▶ _Exercise brief_
Exactly the lines from the one that contains "with BuildPart() as" to the one that contains "obj.parent = None", both lines included, should be copied, and no others.

▶ _Data entries_
-- -- --

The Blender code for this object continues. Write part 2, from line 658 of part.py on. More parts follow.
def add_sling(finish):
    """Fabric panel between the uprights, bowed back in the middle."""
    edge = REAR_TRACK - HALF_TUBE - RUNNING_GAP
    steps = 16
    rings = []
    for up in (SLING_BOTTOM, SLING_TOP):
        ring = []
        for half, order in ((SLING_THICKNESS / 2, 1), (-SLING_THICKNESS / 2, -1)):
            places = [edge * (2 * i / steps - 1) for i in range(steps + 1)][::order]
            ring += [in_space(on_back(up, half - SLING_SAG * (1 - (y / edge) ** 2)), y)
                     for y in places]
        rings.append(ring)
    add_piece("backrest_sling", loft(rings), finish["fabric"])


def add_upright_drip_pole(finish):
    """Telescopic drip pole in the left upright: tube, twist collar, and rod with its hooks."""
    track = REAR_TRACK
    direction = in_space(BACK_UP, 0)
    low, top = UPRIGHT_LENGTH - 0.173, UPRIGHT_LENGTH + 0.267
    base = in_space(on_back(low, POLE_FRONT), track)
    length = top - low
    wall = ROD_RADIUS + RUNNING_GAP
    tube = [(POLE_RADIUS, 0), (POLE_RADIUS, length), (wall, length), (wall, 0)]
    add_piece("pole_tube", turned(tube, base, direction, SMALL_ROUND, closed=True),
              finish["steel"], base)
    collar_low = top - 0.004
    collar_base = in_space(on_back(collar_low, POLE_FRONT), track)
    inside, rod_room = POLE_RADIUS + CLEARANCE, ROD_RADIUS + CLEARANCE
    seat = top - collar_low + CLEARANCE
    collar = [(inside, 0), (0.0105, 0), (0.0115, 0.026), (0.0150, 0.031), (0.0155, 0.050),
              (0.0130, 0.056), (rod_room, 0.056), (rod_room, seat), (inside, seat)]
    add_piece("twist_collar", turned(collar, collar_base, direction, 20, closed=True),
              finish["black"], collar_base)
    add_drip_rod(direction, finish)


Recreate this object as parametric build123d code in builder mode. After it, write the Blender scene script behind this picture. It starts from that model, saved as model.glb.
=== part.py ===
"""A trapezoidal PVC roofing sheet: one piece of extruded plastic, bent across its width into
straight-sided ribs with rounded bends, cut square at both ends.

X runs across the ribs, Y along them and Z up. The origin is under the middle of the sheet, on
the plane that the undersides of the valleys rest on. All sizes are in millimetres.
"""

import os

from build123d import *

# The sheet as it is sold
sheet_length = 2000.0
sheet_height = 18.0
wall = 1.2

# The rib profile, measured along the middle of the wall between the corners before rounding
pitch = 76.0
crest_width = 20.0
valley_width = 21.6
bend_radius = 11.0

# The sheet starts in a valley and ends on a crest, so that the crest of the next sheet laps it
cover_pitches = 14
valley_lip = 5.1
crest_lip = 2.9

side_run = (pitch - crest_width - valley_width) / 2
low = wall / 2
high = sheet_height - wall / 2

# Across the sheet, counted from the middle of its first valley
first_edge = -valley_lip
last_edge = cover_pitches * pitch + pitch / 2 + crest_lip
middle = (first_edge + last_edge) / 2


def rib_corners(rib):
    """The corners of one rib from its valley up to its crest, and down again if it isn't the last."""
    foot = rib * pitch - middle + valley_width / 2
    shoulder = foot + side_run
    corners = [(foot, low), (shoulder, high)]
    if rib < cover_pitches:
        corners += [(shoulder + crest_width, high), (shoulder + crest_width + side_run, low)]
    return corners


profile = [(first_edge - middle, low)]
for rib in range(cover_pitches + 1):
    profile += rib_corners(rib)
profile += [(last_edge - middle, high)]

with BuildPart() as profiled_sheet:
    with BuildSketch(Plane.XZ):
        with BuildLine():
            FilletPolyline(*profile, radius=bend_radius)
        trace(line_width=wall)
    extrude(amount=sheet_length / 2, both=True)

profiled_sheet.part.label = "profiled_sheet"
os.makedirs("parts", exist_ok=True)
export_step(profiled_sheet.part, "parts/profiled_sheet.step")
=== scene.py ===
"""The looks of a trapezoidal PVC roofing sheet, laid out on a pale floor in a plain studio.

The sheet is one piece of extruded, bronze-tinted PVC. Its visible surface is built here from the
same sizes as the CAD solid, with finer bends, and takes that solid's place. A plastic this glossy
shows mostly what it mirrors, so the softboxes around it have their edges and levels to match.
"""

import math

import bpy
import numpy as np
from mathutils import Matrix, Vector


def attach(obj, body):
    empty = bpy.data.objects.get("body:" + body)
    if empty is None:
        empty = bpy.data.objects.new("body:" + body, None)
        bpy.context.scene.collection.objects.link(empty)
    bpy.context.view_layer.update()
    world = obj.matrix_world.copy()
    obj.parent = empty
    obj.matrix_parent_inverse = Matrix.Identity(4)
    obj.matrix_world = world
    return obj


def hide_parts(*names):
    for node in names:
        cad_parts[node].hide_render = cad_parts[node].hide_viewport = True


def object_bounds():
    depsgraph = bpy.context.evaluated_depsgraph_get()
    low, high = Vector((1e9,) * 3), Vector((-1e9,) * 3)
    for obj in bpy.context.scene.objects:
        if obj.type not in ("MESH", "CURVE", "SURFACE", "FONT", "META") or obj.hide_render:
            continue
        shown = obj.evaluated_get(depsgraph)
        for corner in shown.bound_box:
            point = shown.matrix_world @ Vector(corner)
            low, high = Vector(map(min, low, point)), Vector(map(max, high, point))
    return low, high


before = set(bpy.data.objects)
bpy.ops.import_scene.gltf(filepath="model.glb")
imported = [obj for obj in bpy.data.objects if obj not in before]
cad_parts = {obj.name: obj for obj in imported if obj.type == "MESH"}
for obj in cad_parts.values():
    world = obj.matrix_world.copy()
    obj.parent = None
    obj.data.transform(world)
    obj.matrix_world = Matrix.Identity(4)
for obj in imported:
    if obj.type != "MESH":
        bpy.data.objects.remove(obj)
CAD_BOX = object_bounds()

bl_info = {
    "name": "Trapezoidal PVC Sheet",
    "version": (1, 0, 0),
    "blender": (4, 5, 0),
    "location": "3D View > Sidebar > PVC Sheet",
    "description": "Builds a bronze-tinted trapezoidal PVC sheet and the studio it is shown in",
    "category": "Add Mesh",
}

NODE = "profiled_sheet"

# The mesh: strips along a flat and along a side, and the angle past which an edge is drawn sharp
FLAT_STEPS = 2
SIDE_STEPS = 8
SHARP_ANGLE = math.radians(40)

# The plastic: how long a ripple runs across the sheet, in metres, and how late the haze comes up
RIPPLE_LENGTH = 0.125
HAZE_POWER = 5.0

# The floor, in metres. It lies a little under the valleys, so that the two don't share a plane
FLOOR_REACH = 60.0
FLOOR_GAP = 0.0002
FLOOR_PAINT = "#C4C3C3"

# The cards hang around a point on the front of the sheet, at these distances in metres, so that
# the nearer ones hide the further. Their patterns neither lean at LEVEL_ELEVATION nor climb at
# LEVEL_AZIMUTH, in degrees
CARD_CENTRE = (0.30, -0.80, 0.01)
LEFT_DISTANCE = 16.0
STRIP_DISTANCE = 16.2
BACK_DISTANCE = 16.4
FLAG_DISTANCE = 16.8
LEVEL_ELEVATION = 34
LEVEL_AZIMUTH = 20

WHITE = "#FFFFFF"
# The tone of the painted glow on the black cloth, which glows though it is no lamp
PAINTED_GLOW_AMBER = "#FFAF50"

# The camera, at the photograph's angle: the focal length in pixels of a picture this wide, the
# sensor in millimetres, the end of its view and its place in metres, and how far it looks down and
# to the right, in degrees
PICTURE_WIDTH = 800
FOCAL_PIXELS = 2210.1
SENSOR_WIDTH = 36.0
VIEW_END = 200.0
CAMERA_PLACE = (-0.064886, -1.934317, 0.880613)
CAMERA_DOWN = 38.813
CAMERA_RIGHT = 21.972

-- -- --

▶ _Response to the task_
with BuildPart() as profiled_sheet:
    with BuildSketch(Plane.XZ):
        with BuildLine():
            FilletPolyline(*profile, radius=bend_radius)
        trace(line_width=wall)
    extrude(amount=sheet_length / 2, both=True)

profiled_sheet.part.label = "profiled_sheet"
os.makedirs("parts", exist_ok=True)
export_step(profiled_sheet.part, "parts/profiled_sheet.step")
=== scene.py ===
"""The looks of a trapezoidal PVC roofing sheet, laid out on a pale floor in a plain studio.

The sheet is one piece of extruded, bronze-tinted PVC. Its visible surface is built here from the
same sizes as the CAD solid, with finer bends, and takes that solid's place. A plastic this glossy
shows mostly what it mirrors, so the softboxes around it have their edges and levels to match.
"""

import math

import bpy
import numpy as np
from mathutils import Matrix, Vector


def attach(obj, body):
    empty = bpy.data.objects.get("body:" + body)
    if empty is None:
        empty = bpy.data.objects.new("body:" + body, None)
        bpy.context.scene.collection.objects.link(empty)
    bpy.context.view_layer.update()
    world = obj.matrix_world.copy()
    obj.parent = empty
    obj.matrix_parent_inverse = Matrix.Identity(4)
    obj.matrix_world = world
    return obj


def hide_parts(*names):
    for node in names:
        cad_parts[node].hide_render = cad_parts[node].hide_viewport = True


def object_bounds():
    depsgraph = bpy.context.evaluated_depsgraph_get()
    low, high = Vector((1e9,) * 3), Vector((-1e9,) * 3)
    for obj in bpy.context.scene.objects:
        if obj.type not in ("MESH", "CURVE", "SURFACE", "FONT", "META") or obj.hide_render:
            continue
        shown = obj.evaluated_get(depsgraph)
        for corner in shown.bound_box:
            point = shown.matrix_world @ Vector(corner)
            low, high = Vector(map(min, low, point)), Vector(map(max, high, point))
    return low, high


before = set(bpy.data.objects)
bpy.ops.import_scene.gltf(filepath="model.glb")
imported = [obj for obj in bpy.data.objects if obj not in before]
cad_parts = {obj.name: obj for obj in imported if obj.type == "MESH"}
for obj in cad_parts.values():
    world = obj.matrix_world.copy()
    obj.parent = None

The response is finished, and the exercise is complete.